Thursday, September 29, 2011

The spring orange festival



What I really like about oranges is that they keep forever on the tree. And that's also the reason why we always get to spring and have to quickly consume bucket loads of oranges to make way for the succession of fruit the September sea of blossom heralds. It's not that we haven't been using them through the year - its just that we seem to get enough fruit off these two small trees to justify throwing a local orange festival.

There's two varieties here on the plot; the Washington Navel (pictured closest) and the Seedless Valencia (shading the coop). Apparently they're supposed to produce fruit at different times of the year, but as these photo's might indicate, they're more in-tune with each others cycle than I was lead to believe they would be. But that's okay, because they each have their uses.

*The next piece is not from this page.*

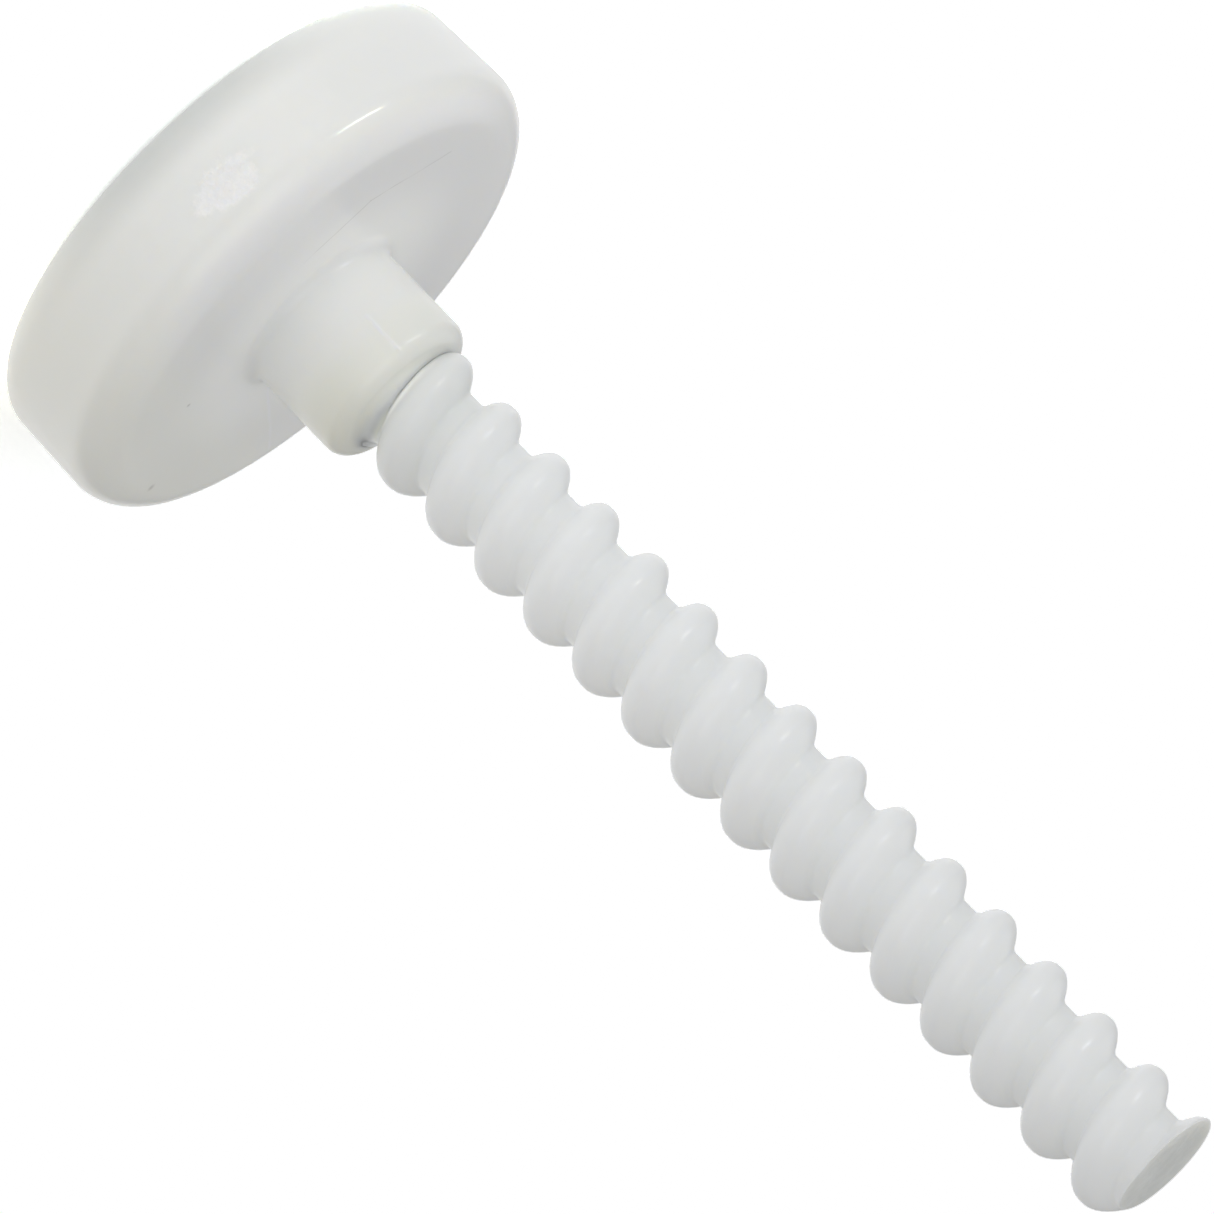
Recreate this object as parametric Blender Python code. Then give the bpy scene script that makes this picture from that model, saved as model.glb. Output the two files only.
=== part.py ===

The Seedless Valencia - whose defining trait is not always so accurate - is great for juicing. I say that not because its any better for juicing than any other kind of orange - but because I feel its the only thing its really good for. Its not the kind of orange that comes away cleanly from the skin when you're trying to quarter and eat one. But that's fine with me, because the wife loves freshly squeezed orange juice - so this is definitely her tree.

The Washington Navel is more my kind of tree. I love to eat orange straight out of its skin, and these oranges are perfect for that. The wife doesn't get the juicer anywhere near these babies, even if I do sometimes need to resort to angrily waving a broomstick in her general direction.

And isn't it lovely that I've placed her tree and my tree together in the same garden bed. While they still look happy after four and a half years living together, you should hear them argue over who's on who's side of the bed.

It's merely co-incidence that the Seedless Valencia has grown to take up more than its half.

1 comment:

  1. Can we expect to see identical little baby orange trees any time soon?